Frankly, I like this reaction, from Arnold Amber, president of the CBC branch of the Canadian Media Guild, which represents the locked out workers:
"(LeBreton) has no understanding of what it's like to be working in any place – after all, she's a senator," Amber said. "She speaks like an idiot."




Zebrisias for CBC Board Of Directors.
Now!
Posted by: True North | September 14, 2005 at 07:39 PM
Big media in the U.S. is now mostly an arm of big corporations,
with an eye to delivering a healthy bottomline. News, if it is hard news, often proves either too expensive or too negative
(from the POV of coporate CEOS and CFOs) to countenance. Hence
those endless clips and snippets about Paris Hilton et al. The
fluff is easier to come by -- and still sells the advertisers' products. So, who needs hard news, eh? Meanwhile, there is the
CBC - sidelined for a whole month now - that used to deliver a
good news product but unlikely to do so any time soon. It's not
a good situation, needless to say.
Posted by: T.R.Y. | September 14, 2005 at 08:03 PM
Yes, why not Antonia on the CBC board?
When was the last time Marjory LeBreton or any Tory did anything positive for the country? Look only to LeBreton's defence of her former boss, Brian Mulroney, and his drunken rantings with Peter Newman. Maybe that's why the COnservatives are doomed to eternal opposition.

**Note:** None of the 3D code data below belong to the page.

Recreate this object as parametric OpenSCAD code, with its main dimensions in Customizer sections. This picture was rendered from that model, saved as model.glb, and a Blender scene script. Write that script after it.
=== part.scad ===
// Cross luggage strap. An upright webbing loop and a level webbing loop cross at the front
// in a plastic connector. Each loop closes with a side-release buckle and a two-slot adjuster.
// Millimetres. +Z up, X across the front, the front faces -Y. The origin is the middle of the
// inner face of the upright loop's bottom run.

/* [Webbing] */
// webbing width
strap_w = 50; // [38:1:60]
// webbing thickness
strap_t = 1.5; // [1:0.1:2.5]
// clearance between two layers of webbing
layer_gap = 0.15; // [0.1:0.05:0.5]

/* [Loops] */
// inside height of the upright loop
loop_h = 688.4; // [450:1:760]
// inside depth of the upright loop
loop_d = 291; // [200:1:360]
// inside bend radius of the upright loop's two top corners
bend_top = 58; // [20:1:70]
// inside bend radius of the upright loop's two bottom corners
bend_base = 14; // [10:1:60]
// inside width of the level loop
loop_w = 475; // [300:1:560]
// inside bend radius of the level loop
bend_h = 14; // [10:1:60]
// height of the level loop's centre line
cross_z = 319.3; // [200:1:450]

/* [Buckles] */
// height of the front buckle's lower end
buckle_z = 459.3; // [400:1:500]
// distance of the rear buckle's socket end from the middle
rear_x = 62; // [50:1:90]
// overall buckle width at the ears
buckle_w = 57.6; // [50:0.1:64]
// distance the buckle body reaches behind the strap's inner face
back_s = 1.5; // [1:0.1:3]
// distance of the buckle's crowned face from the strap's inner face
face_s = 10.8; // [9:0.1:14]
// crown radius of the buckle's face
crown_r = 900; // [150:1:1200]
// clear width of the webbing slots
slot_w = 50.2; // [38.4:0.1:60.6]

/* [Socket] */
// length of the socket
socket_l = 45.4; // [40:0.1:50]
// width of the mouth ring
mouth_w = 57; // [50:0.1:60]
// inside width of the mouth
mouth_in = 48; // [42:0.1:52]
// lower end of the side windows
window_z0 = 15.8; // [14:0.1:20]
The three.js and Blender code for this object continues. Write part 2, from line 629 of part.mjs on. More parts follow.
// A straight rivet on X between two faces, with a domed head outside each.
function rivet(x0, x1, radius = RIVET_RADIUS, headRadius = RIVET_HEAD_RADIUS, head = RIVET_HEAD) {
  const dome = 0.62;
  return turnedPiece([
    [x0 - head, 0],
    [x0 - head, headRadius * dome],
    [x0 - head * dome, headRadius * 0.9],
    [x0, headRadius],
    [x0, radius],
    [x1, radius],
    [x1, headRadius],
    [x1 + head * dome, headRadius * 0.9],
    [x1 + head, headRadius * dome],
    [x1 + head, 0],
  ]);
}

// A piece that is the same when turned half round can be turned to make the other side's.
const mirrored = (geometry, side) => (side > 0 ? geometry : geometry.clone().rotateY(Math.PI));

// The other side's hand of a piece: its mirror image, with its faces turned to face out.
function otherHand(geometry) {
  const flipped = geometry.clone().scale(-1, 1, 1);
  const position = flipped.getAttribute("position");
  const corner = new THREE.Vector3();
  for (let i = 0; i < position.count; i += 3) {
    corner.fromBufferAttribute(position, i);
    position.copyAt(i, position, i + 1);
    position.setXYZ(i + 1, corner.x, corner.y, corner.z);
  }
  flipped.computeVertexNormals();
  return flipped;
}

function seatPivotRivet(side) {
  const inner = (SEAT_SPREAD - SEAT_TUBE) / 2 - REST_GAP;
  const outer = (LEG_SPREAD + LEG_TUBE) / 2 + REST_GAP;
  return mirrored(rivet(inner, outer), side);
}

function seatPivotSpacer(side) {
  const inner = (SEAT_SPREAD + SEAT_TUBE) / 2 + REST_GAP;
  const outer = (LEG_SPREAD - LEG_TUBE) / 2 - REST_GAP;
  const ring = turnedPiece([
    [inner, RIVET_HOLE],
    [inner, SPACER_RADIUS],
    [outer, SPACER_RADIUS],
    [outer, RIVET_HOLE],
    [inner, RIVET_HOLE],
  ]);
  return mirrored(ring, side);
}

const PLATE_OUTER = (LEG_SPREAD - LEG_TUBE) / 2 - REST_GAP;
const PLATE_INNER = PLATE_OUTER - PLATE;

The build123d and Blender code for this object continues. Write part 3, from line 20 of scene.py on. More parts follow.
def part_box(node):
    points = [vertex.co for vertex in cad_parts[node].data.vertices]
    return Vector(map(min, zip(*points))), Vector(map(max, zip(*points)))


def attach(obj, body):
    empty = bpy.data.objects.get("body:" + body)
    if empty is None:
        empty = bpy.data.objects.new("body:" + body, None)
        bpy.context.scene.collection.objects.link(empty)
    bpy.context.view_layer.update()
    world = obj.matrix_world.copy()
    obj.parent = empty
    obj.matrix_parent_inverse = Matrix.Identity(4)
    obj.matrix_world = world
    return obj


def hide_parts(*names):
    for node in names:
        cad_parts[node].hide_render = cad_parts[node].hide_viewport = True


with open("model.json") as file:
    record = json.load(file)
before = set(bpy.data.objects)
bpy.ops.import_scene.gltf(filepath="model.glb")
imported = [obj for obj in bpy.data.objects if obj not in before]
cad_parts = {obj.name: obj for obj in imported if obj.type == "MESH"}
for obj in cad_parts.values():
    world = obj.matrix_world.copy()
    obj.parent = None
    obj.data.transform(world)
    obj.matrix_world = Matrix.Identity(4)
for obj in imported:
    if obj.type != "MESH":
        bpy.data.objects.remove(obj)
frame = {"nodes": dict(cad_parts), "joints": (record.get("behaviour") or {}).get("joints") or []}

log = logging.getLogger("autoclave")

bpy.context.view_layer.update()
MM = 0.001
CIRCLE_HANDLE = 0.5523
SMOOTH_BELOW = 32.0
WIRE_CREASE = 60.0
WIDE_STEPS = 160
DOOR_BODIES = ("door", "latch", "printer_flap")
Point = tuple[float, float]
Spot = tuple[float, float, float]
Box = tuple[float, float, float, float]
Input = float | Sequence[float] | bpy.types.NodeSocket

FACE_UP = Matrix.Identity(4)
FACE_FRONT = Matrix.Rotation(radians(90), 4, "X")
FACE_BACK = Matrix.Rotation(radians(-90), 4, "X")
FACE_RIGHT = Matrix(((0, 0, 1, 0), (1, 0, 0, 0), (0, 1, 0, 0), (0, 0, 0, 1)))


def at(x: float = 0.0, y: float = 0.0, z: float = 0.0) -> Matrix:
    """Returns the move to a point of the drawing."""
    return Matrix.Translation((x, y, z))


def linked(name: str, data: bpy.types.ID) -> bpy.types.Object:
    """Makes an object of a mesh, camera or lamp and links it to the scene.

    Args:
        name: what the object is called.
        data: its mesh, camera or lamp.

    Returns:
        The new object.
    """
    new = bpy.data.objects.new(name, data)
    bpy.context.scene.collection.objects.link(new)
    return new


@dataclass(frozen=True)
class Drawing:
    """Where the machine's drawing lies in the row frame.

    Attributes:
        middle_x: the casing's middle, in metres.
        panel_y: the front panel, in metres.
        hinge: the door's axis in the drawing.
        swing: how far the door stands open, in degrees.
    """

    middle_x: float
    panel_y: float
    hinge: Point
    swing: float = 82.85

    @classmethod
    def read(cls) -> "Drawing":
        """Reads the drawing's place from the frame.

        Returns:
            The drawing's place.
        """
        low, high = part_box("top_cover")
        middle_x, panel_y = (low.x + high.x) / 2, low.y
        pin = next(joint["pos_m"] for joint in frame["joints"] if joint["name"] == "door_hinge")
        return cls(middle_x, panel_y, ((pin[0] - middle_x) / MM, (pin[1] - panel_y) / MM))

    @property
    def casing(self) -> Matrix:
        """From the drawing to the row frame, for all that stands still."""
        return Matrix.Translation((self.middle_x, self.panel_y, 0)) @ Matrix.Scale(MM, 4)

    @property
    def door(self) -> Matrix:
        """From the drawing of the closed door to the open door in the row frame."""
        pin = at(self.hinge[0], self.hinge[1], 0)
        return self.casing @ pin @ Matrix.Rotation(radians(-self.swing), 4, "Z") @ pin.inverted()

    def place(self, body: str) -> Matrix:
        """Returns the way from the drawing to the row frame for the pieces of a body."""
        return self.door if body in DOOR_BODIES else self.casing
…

Posted by: David Imrie | September 14, 2005 at 08:28 PM
Forget the CBC - Bring Back Don Hill!
http://tinyurl.com/du75f
You should interview Don and see what he's up to. I've got his email if you are interested.
Posted by: Aaron | September 14, 2005 at 08:30 PM
Second that, True North!!
That Ms. LeBreton sounds as whiney as her erstwhile boss!
Posted by: Diana-Marie | September 14, 2005 at 08:55 PM
The CBC is a collossal waste of taxpayer money. The sooner we either a) sell off and privatize the Corp. or b) draw a line under it and tag it R.I.P., the better off we'll be.